Un ejemplo menos evidente, pero que
ayuda a identificar hasta qué punto nos hemos comido estas lógicas
inmovilistas, lo vemos en lo que ha ocurrido en los últimos años con la
okupación. La violencia que implica es muy poco dañina, no deja añicos
de vidrio en el suelo ni sangre chorreando por la sien. Ataca, en todo caso,
algo tan abstracto y alejado de las clases trabajadoras como la propiedad
privada. Es una forma de acción muy coherente, no es indiscriminada y,
de hecho, los movimientos okupas tienen en el punto de mira solo aquellas
viviendas vacías que pertenecen a grandes entidades de especulación, nunca
hogares ni pequeños propietarios. A pesar de todo ello, las máquinas
propagandísticas del statu quodisfrutan de un alcance total e introducen
la idea de que se está dejando sin casa a pobres ancianas o privando de
sobresueldos fundamentales a trabajadores honrados que se han deslomado para
comprar ese segundo pisito que ahora alquilan.
Volvamos a Babel. La novela
propone desviar el pensamiento hacia un lugar que reparte las responsabilidades
de una forma mucho más justa:
“Esa es precisamente la trampa.
(...) Nos convence de que las consecuencias de la resistencia son completamente
culpa nuestra. Que la elección inmoral es la resistencia en lugar de las
circunstancias que exigen que se produzca”.
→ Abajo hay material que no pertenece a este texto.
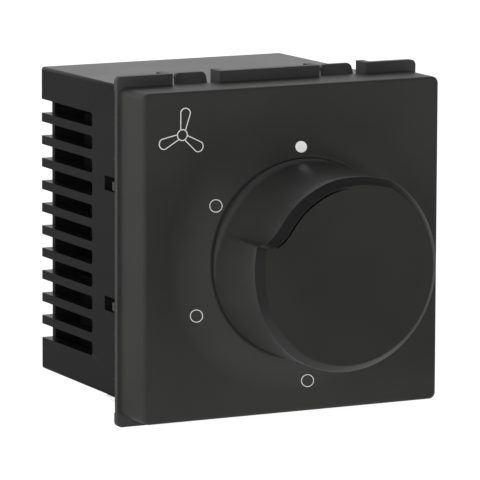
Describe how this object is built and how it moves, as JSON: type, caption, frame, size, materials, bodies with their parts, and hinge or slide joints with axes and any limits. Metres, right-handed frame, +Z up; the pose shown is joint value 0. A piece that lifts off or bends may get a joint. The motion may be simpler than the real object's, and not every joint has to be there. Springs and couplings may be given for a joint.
{
  "type": "fan speed control switch",
  "caption": "Snap-in fan speed control module: square cover with a rotary step knob, vented rear housing and two screw terminals.",
  "frame": {"origin": "centre of the module in the plane where the rear ends of the flange walls seat on the support frame", "axes": "+X to the right seen from the front, +Y into the wall, +Z up; the cover faces -Y"},
  "size_m": [0.0458, 0.0569, 0.048],
  "materials": {
    "cover_black": "satin",
    "knob_black": "satin",
    "body_black": "fine matt",
    "pale_grey": "satin",
    "white_print": "printed ink",
    "spring_steel": "bright",
    "spindle_metal": "turned",
    "zinc_plated": "zinc plated",
    "wheel_nylon": "natural nylon",
    "contact_brass": "bright",
    "switch_plastic": "matt",
    "wafer_laminate": "laminate",
    "board_green": "solder mask",
    "capacitor_case": "moulded",
    "resistor_glaze": "glazed"
  },
  "bodies": {
    "module": {"board_screw_1": "zinc_plated", "board_screw_2": "zinc_plated", "board_screw_3": "zinc_plated", "board_screw_4": "zinc_plated", "bush_nut": "zinc_plated", "bush_washer": "zinc_plated", "capacitor_large": "capacitor_case", "capacitor_small": "capacitor_case", "carrier_frame": "body_black", "circuit_board": "board_green", "common_contact": "contact_brass", "contact_off": "contact_brass", "contact_speed_1": "contact_brass", "contact_speed_2": "contact_brass", "contact_speed_3": "contact_brass", "contact_speed_4": "contact_brass", "contact_speed_5": "contact_brass", "cover_plate": "cover_black", "detent_spring": "spring_steel", "fan_symbol": "white_print", "mark_dot": "white_print", "mark_rings": "white_print", "rear_housing": "body_black", "resistor_1": "resistor_glaze", "resistor_2": "resistor_glaze", "resistor_3": "resistor_glaze", "snap_wedge_left": "pale_grey", "snap_wedge_right": "pale_grey", "switch_front": "switch_plastic", "switch_screw_1": "zinc_plated", "switch_screw_2": "zinc_plated", "switch_wafer": "wafer_laminate", "terminal_cage_1": "contact_brass", "terminal_cage_2": "contact_brass"},
    "control": {"knob": "knob_black", "knob_spring": "spring_steel", "spindle": "spindle_metal", "detent_wheel": "wheel_nylon", "wiper_arm": "contact_brass"},
    "detent": {"detent_ball": "spring_steel"},
    "clamp_1": {"clamp_plate_1": "zinc_plated"},
    "screw_1": {"terminal_screw_1": "zinc_plated"},
    "clamp_2": {"clamp_plate_2": "zinc_plated"},
    "screw_2": {"terminal_screw_2": "zinc_plated"}
  },
  "joints": [
    {"name": "knob_turn", "type": "hinge", "parent": "module", "child": "control", "pos_m": [0, -0.02, -0.0007], "axis": [0, 1, 0], "range_deg": [0, 300]},
    {"name": "detent_slide", "type": "slide", "parent": "module", "child": "detent", "axis": [0, 0, 1], "range_m": [-0.0006, 0], "stiffness_N_per_m": 600, "springref_m": -0.0025, "deforming": ["detent_spring"]},
    {"name": "clamp_1_slide", "type": "slide", "parent": "module", "child": "clamp_1", "axis": [0, 0, 1], "range_m": [0, 0.0018]},
    {"name": "screw_1_turn", "type": "hinge", "parent": "clamp_1", "child": "screw_1", "pos_m": [-0.0085, 0.0243, -0.018], "axis": [0, 0, 1], "range_deg": [0, 1080]},
    {"name": "clamp_2_slide", "type": "slide", "parent": "module", "child": "clamp_2", "axis": [0, 0, 1], "range_m": [0, 0.0018]},
    {"name": "screw_2_turn", "type": "hinge", "parent": "clamp_2", "child": "screw_2", "pos_m": [0.0085, 0.0243, -0.018], "axis": [0, 0, 1], "range_deg": [0, 1080]}
  ],
  "couplings": [
    {"joint": "screw_1_turn", "follows": "clamp_1_slide", "rad_per_m": 10472},
    {"joint": "screw_2_turn", "follows": "clamp_2_slide", "rad_per_m": 10472}
  ]
}
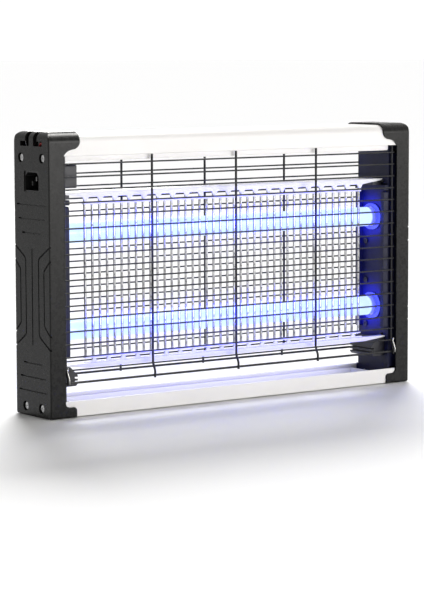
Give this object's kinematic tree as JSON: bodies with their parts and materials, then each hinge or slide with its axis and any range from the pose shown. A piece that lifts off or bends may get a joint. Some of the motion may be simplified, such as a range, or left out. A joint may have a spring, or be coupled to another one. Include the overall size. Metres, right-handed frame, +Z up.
{
  "type": "electric bug zapper",
  "caption": "Hanging or standing electric insect killer with moulded end caps, ultraviolet lamp tubes, a wire killing grid, hinged wire guards and a front collection tray.",
  "frame": {"origin": "centre of the footprint, on the surface the zapper stands on", "axes": "+X to the right seen from the front, +Y to the back, +Z up; the collection tray opens towards -Y and the mains inlet is on the -X cap"},
  "size_m": [0.424, 0.06, 0.26],
  "materials": {
    "cap_grey": "fine moulded grain",
    "channel_white": "satin powder coat",
    "pan_white": "satin powder coat",
    "tray_white": "fine moulded grain",
    "cover_black": "fine moulded grain",
    "insulator_black": "fine moulded grain",
    "holder_grey": "smooth",
    "rail_white": "smooth",
    "spacer_clear": "smooth",
    "grid_steel": "bright drawn wire",
    "tube_glass": "phosphor coated inside",
    "tube_metal": "brushed",
    "pin_brass": "plain",
    "pin_nickel": "nickel plated",
    "guard_black": "satin powder coat",
    "inlet_black": "smooth",
    "board_green": "solder mask",
    "transformer_yellow": "taped winding",
    "capacitor_dark": "heat-shrink sleeve",
    "film_red": "dipped",
    "resistor_tan": "lacquered",
    "lead_red": "smooth insulation",
    "lead_blue": "smooth insulation",
    "lead_green": "smooth insulation",
    "lead_black": "smooth insulation",
    "lead_white": "smooth insulation",
    "lug_tin": "tinned",
    "screw_zinc": "zinc plated",
    "screw_black": "blackened"
  },
  "bodies": {
    "housing": {"end_cap_left": "cap_grey", "end_cap_right": "cap_grey", "top_channel": "channel_white", "guard_stop_front": "channel_white", "guard_stop_back": "channel_white", "base_pan": "pan_white", "inner_cover_left": "cover_black", "inner_cover_right": "cover_black", "grid_block_upper_left": "insulator_black", "grid_block_upper_right": "insulator_black", "grid_block_lower_left": "insulator_black", "grid_block_lower_right": "insulator_black", "inlet_shroud": "insulator_black", "lamp_holder_upper_left": "holder_grey", "lamp_holder_upper_right": "holder_grey", "lamp_holder_lower_left": "holder_grey", "lamp_holder_lower_right": "holder_grey", "upper_grid_rail": "rail_white", "lower_grid_rail": "rail_white", "upper_wire_spacer": "spacer_clear", "lower_wire_spacer": "spacer_clear", "live_wires": "grid_steel", "return_wires": "grid_steel", "inlet_pins": "pin_nickel", "power_inlet": "inlet_black", "driver_board": "board_green", "voltage_board": "board_green", "driver_transformer": "transformer_yellow", "driver_capacitors": "capacitor_dark", "voltage_capacitors": "film_red", "voltage_resistors": "resistor_tan", "mains_lead_live": "lead_red", "mains_lead_neutral": "lead_blue", "earth_lead": "lead_green", "grid_lead_upper": "lead_black", "grid_lead_lower": "lead_black", "cross_lead": "lead_white", "lamp_lead_upper_left": "lead_white", "lamp_lead_upper_right": "lead_white", "lamp_lead_lower_left": "lead_white", "lamp_lead_lower_right": "lead_white", "earth_lug": "lug_tin", "earth_screw": "screw_zinc", "cap_screws_left": "screw_zinc", "cap_screws_right": "screw_zinc", "cover_screws_left": "screw_black", "cover_screws_right": "screw_black"},
    "front_guard": {"front_guard": "guard_black"},
    "back_guard": {"back_guard": "guard_black"},
    "collection_tray": {"collection_tray": "tray_white"},
    "upper_tube": {"upper_tube_glass": "tube_glass", "upper_tube_caps": "tube_metal", "upper_tube_pins": "pin_brass"},
    "lower_tube": {"lower_tube_glass": "tube_glass", "lower_tube_caps": "tube_metal", "lower_tube_pins": "pin_brass"}
  },
  "joints": [
    {"name": "front_guard_hinge", "type": "hinge", "parent": "housing", "child": "front_guard", "pos_m": [0, -0.0268, 0.03159], "axis": [1, 0, 0], "range_deg": [0, 90]},
    {"name": "back_guard_hinge", "type": "hinge", "parent": "housing", "child": "back_guard", "pos_m": [0, 0.0268, 0.03159], "axis": [-1, 0, 0], "range_deg": [0, 90]},
    {"name": "tray_slide", "type": "slide", "parent": "housing", "child": "collection_tray", "axis": [0, -1, 0], "range_m": [0, 0.05]},
    {"name": "upper_tube_twist", "type": "hinge", "parent": "housing", "child": "upper_tube", "pos_m": [0, 0.004, 0.1658], "axis": [1, 0, 0], "range_deg": [0, 90]},
    {"name": "lower_tube_twist", "type": "hinge", "parent": "housing", "child": "lower_tube", "pos_m": [0, 0.004, 0.076], "axis": [1, 0, 0], "range_deg": [0, 90]}
  ]
}
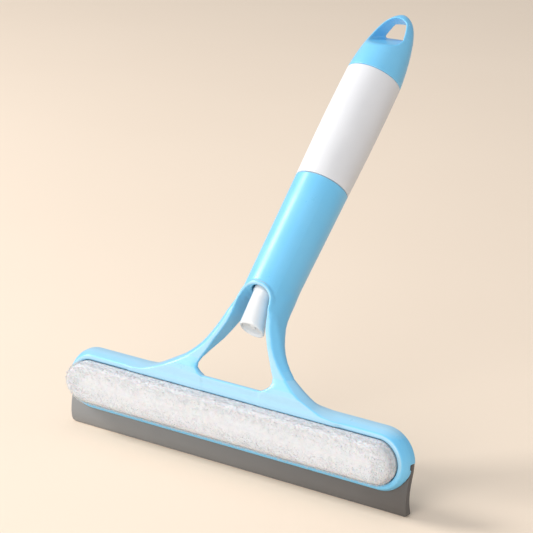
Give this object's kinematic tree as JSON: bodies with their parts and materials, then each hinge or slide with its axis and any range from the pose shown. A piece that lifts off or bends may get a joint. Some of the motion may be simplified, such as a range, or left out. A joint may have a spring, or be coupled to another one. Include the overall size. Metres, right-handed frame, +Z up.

La verdadera violencia es aquella
que impide a la población tener un hogar. Violencia es que un policía te pegue
una paliza con la tranquilidad de saber que no va a pasarle nada, o tener que
dejarte la vida trabajando y no ser capaz siquiera de llegar a fin de mes. La
violencia, sencillamente, se ejerce desde arriba. Las piedras, las brechas, las
llamas y las casas okupadas somos nosotras pensando en cómo sobrevivir. Son
nuestra religión, nuestros medios de comunicación, nuestra ciencia. Y seguirán
estando ahí, incesantes, hasta que se nos preste atención.